At that time the Grindcore scene was not as inflated as it became later, so there was more attention and interest on all these 7-inches coming out. In few words, the network of labels releasing and distributing 7-inch EPs played a vital role in our growth. And selling the free copies that we were getting for each release we finally had the chance to put together enough funds to record our debut full-length.
Was the scope of The Outside World always this grand? Or did the project snowball as you got deeper and deeper into it?
When I started to work on it I mostly had in mind to stick to a complete singles collection, then going through the many reels, DAT tapes and all sort of masters in my archives I found a lot interesting material that was still partially or totally unreleased, even a full unmixed studio session without vocals. So we gradually put all this mess together adding outtakes, rarities and stuff that was never heard before. It took a very long time to put all this together, re-transferring each master, adding vocals on the unsung tracks, mix them, edit and mastering all this stuff. If I remember well it took more than three years.
Did you gain a new appreciation for any of this material while revisiting it for the set?
Yes, especially for the first Eps recorded in 1993-1994. At the time some of them came out pressed very badly, with wrong vinyl cutting that was suffocating the high frequencies, affecting the guitar distortion that originally had a very sick sound.
Having the chance to re-transfer this stuff from the masters and restore them with today’s technology, doing an accurate mastering for vinyl and getting it cut by a studio that never fails on these kind of works—finally brought these early EPs to the sonic impact that they had on the masters, so listening to how they sound on vinyl now, I have regained a lot of appreciation and love for them, and those who already got the boxset have told us the same…
Are you surprised to see Cripple Bastards reach its thirtieth anniversary?
I’m surprised if I think of how we were when it all started. We would have never imagined that it could have gone so far. This milestone to me means that stubbornness, creativity and hard work always pay off.. quoting one of my favorite bands Death Side: “The will never dies!”
What’s changed for you and what’s stayed the same?
A lot of things. Cripple Bastards is now a five piece band with a completely different approach on songwriting, recording solutions and choosing how to get our music released and spread worldwide – even if we always keep an eye on how it all started and try to play even faster and with a higher dose of rage and violence.. all these years in grindcore don’t necessarily mean that we need to move to something softer and in control, but rather that we have gained enough experience and skills to hit even harder. What’s stayed the same is my original idea of how CB has to be: as hateful, negative and fast as possible.

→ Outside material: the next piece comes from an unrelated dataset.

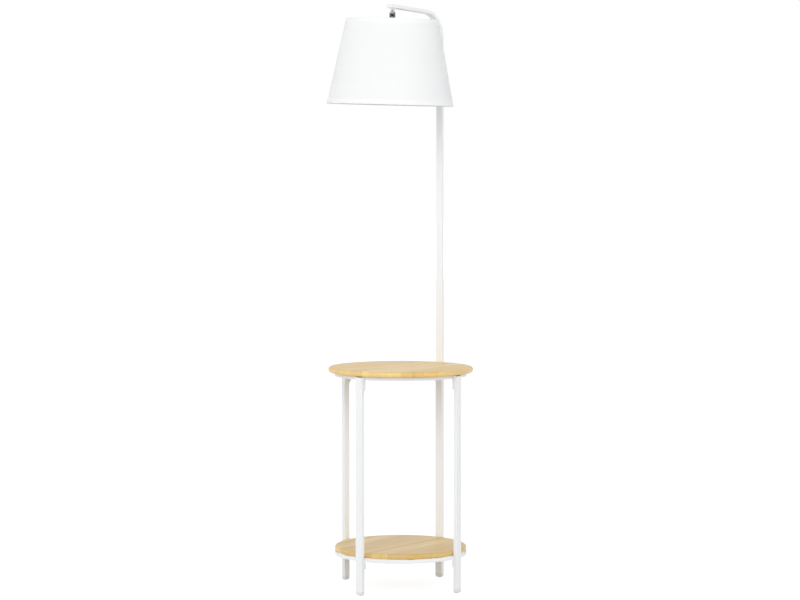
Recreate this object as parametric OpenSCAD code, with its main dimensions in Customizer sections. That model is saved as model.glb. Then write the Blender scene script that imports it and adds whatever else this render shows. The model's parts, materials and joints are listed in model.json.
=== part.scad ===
// Floor lamp standing on a two-tier round side table. All lengths are millimetres.
// Origin: on the floor, in the middle of the lamp's own outline seen from above, which
// the shade carries a little past the table. +Z is up, the pole stands at +Y and its arm
// reaches towards -Y.

/* [Table] */
// Diameter of the table top
top_d = 400; // [340:5:480]
// Height of the table top's upper face above the floor
table_h = 612; // [480:1:700]
// Height of the shelf's upper face above the floor
shelf_h = 117; // [90:1:260]
// Thickness of both boards
board_t = 15; // [10:0.5:22]
// Rounding of the boards' edges
board_round = 6.5; // [1:0.5:7]
// Gap between the shelf's rim and the legs
shelf_gap = 1.6; // [0.5:0.1:6]

/* [Legs] */
// Width of the leg tube, along the rim
leg_w = 22; // [18:0.5:30]
// Depth of the leg tube, towards the table's axis
leg_t = 12; // [11:0.5:18]
// Wall of the steel tubes
tube_wall = 1; // [0.8:0.1:1.4]
// Outer corner radius of the steel tubes
tube_corner = 1.5; // [1.4:0.1:2]
// Distance from the table top's rim in to the legs' outer faces
leg_inset = 4; // [2:0.5:12]
// Shadow gap between the short legs and the table top
leg_top_gap = 2; // [1:0.5:6]
// Height of the rear leg, where the pole plugs in
rear_leg_h = 845; // [780:1:1000]
// Height of the foot below the tube
foot_h = 12; // [8:0.5:20]
// Height over which the foot's lower edge is rounded
foot_round = 7; // [3:0.5:7.5]
// Length of the foot's plug inside the tube
foot_plug = 18; // [10:1:30]
// Length of the plug that closes a leg's upper end
leg_plug = 12; // [6:1:16]

/* [Rings] */
// Height of the steel hoop under each board
ring_h = 10; // [6:0.5:12]
// Thickness of the hoop
ring_t = 3; // [2:0.5:4.5]
// Thickness of the cradle's back plate at each leg
cradle_t = 3; // [2:0.5:5]
// Thickness of the cradle's cheeks beside the leg
cheek_t = 1.5; // [1:0.1:3]
// How far the cheeks reach out along the leg's sides
cheek_reach = 8; // [4:0.5:10]
// Height of the cradles on the upper ring
upper_cradle_h = 38; // [30:1:60]
// Height of the cradles on the lower ring
lower_cradle_h = 29; // [27:1:50]
// Distance from a board's underside down to the leg screws
leg_screw_drop = 20; // [17:0.5:22]
// Thickness of the lugs that hold the boards
lug_t = 2.5; // [1.5:0.5:4]
// Width of the lugs
lug_w = 14; // [11:0.5:20]
// Length of the lugs, inwards from the hoop
lug_l = 17; // [12:0.5:30]

/* [Pole] */
// Height of the arm's underside above the floor, at the lamp's axis
arm_under_h = 1595; // [1350:1:1750]
// Distance from the pole's axis to the lamp's axis
arm_reach = 228; // [226:1:250]
// Angle by which the arm rises towards its tip
arm_rise = 2.8; // [0:0.1:5]
// Radius of the bend on the tube's centreline
bend_r = 73; // [40:1:100]
// Length of the arm past the lamp's axis
arm_past = 14; // [11:0.5:40]
// Length of pole inside the rear leg
pole_insert = 60; // [40:1:90]
// Clearance on each side of the pole inside the rear leg
pole_clear = 0.2; // [0.1:0.05:0.3]
// Distance from the rear leg's top down to the locking screw
pole_screw_drop = 20; // [10:1:30]
// Thickness of the cap that closes the arm
cap_t = 2; // [1:0.5:4]
// Length of that cap's plug inside the arm
cap_plug = 5; // [3:0.5:6]

/* [Cable outlet] */
// Height of the cable outlet above the floor
outlet_h = 60; // [45:1:70]
// Radius of the hole through the grommet
outlet_r = 3.2; // [2.5:0.1:3.4]

/* [Swivel] */
// Diameter of the flange under the arm
flange_d = 16.5; // [14:0.5:20]
// Height of that flange
flange_h = 3; // [2.5:0.5:6]
// Diameter of the neck below the flange
neck_d = 11; // [11:0.5:13]
// Height of the neck
neck_h = 2; // [1.5:0.5:5]
// Radius of the hollow threaded stem
stem_r = 4.9; // [4.5:0.1:4.9]
// Radius of the cable way through the stem
stem_bore_r = 3.4; // [2.5:0.1:3.5]
// Diameter of the swivel fork
fork_d = 16.5; // [15.5:0.5:19]
// Diameter of the fork's neck
fork_neck_d = 11; // [11:0.5:13]
// Height of the fork's neck
fork_neck_h = 4; // [2:0.5:6]
// Height of solid metal at the top of the fork, with its neck
fork_head = 13; // [11:0.5:16]
// Radius of the cross pin
pin_r = 2; // [1.5:0.1:2.4]
// Thickness of the tilting eye between the fork's ears
eye_t = 6.6; // [6:0.2:8]
// Radius of the eye and of the ears around the pin
eye_r = 5.5; // [5:0.1:6]
// Angle by which the swivel is turned about the stem, from its pin lying across the arm
fork_turn = 33; // [-90:1:90]
// Angle by which the head is tilted on that pin, from square to the arm
head_lean = 3.2; // [-5:0.1:5]

/* [Lamp holder] */
// Largest diameter of the holder's cap
holder_cap_d = 43; // [42:0.5:50]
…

What have you learned about the world? And yourself?
Through all these years we have certainly learned more about the world, especially thanks to the fact that we had the chance of touring all around, visit different countries, get in touch with different cultures. It’s impossible to summarize and tell you in short what each one of us has assimilated after all this journey. As for myself, a lesson learnt with Cripple Bastards is my own perception of provocation and violence that has changed through the years. In a specific phase of our career—especially through the 2000s—I used to expose it as much as possible to create an endless “all out war” loop of Cripple Bastards against their audience, or the scene to which we are somehow connected, to increase the sense of tension and hostility at shows or through what was the imagery of our records, lyrics etcetera.
Over time I think I have learned to refine this feature and move to my privacy what was gradually damaging Cripple Bastards, especially today in social networking times where even the last piece of shit can spread prejudices and turn down a show comfortably hidden at home behind his PC…you know what I mean.

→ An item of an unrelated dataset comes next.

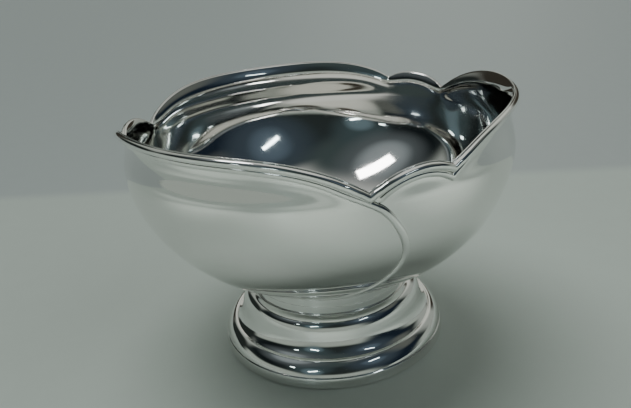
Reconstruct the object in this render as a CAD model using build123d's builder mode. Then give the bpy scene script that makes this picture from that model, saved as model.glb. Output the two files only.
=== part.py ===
"""Footed punch bowl in polished silver plate, built up from its separate soldered pieces.

Frame: millimetres, +Z up, origin on the bowl's axis in the plane that the foot rests on.
The rim is three-fold: three long petals alternate with three short lobes.  Angles on the rim are
measured anticlockwise from above, from the middle of a long petal, and are called "turn" here.
"""
import os
from math import cos, exp, radians, sin, sqrt

from build123d import *

# ---------------------------------------------------------------- driving dimensions
FOLDS = 3
FOLD_ANGLE = 360 / FOLDS
FIRST_PETAL_ANGLE = -129.5        # middle of the first long petal, from +X
PETAL_HALF_ANGLE = 49.4           # a long petal spans twice this, a short lobe the rest

SHEET = 1.5                       # wall of the spun bowl

# belly of the bowl: half an ellipse of revolution below the widest level
BELLY_RADIUS = 150.8
BELLY_LEVEL = 168.0
BELLY_DEPTH = 114.0
NECK_TAPER = 5.5                  # how far the wall draws in above the belly
NECK_LENGTH = 18.0
FLARE = 5.6                       # how far the rim rolls out again
FLARE_LENGTH = 4.6
FLARE_BLEND = 2.5                 # degrees of turn over which the flare softens the notches
WAVE = 2.6                        # the wall is flatter behind the petals, fuller behind the lobes
WAVE_LEVEL = 132.0
WAVE_SPREAD = 26.0
RIM_WAVE = 2.0
RIM_WAVE_LEVEL = 180.0            # the rim's own wave and swirl come in about this level
RIM_WAVE_LENGTH = 9.0
SWIRL = 1.4                       # the petals lean out a little towards the end of each turn

# heights of the scalloped edge
PETAL_TOP = 205.5
LOBE_RISE = 8.4
NOTCH_START = 187.0               # notch where a long petal begins
NOTCH_END = 180.5                 # notch where it ends, and its sweep leaves the rim
PETAL_SQUARENESS = 4.0
LOBE_SQUARENESS = 2.2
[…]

Did putting this set together invigorate you for future efforts and triumphs?
Definitely yes. It gave us the right input to enter our thirtieth anniversary in the best mood and say, “Now that this is done let’s focus all our energies on the new album.” So watch out for our seventh full length coming out this year on Relapse Records.
Can you reflect on the ascendance and persistence of grind as you’ve participated, propelled, and experienced it?
Grindcore has been something unique and outstanding for us and we have always tried to keep it going with the same spirit that got us into it when it started and motivated us through all this time.
We wanted to play the fastest and most extreme shit on Earth and vent out hate and inner violence in the most uncompromised and nihilistic way, and that’s what we found in Grindcore and how we have always seen it.
My personal view after all these years is that I still find a lot more of what I feel as the real sense of it in discovering an obscure demo of some super-pissed noise/grind band from the most remote corner of the world rather than being like those tripping on drummers posting their 320bps blast beats videos on youtube.
I support and respect those who have kept it alive with the right attitude not forgetting where it all comes from, people like my friend Curby that has been doing the Obscene Extreme festival for twenty years putting together hundreds of bands from all over the globe, introducing new names to the scene and always keeping it strong and full of vitality.